Num cenário perfeito, findaríamos a nossa missão pelo dia 25 de Julho no FMM a assistir ao lendário Max Romeo. Infelizmente, o ícone jamaicano faleceu em Abril passado e o concerto em seu nome acabaria por virar um tributo levado a cabo pela banda que o costumava acompanhar e mais umas quantas vozes convidadas. Conhecendo o seu legado, sabíamos que íamos certamente ouvir algumas das mais icónicas malhas da cultura reggae ao vivo, mas havia a incerteza a pairar no ar quanto à entrega das mesmas. O concerto arrancou com uma sucessão de performances por parte dos seus três filhos Xana, Azizzi e Romario, todos eles a tentar substituir a aura do pai sem grande sucesso. Foi um momento claramente ingrato, não só porque nenhum aparenta estar neste momento preparado para a tarefa que lhes foi designada, mas também porque, afinal de contas, a morte de Max Romeo não foi assim há tanto tempo e não deve ser nada fácil ter de vestir a pele do pai quando ainda só passaram três meses desde o adeus. O publico mal reagia e nem uma das canções mais conhecidas, “War Ina Babylon”, conseguia arrancar grande reacção. Outros cantores mais experientes, como Kenyata Hill e Cedric Myton, também surgiram em cena e conseguiram elevar ligeiramente o espírito do concerto, mas talvez este projecto de tributo precise de mais tempo para se reformular e conseguir entregar a energia certa.

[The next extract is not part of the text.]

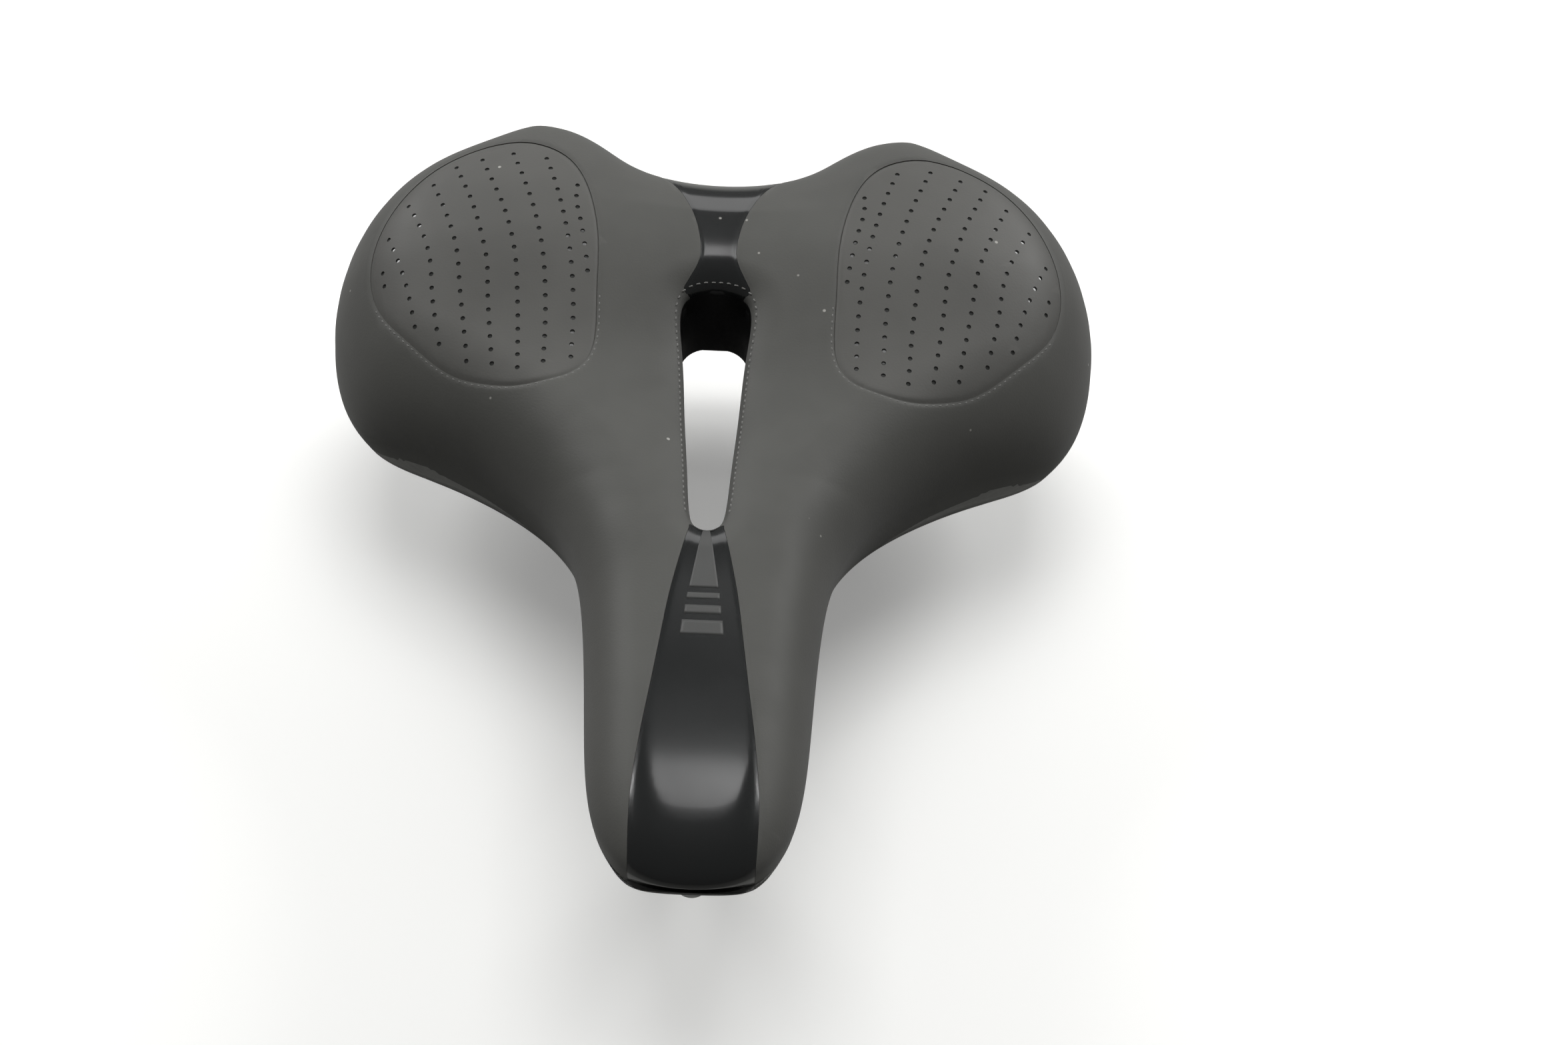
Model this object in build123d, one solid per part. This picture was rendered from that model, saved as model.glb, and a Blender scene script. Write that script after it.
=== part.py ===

De qualquer forma, há pelo menos uma certeza: quase meio século depois, “Chase the Devil” ainda é uma das faixas mais emblemáticas da cultura reggae e foi aquela que realmente fez o público acordar, usada como trunfo para o último suspiro do espectáculo e motivo para que todos os vocalistas se reunissem em palco para o interpretar a várias vozes.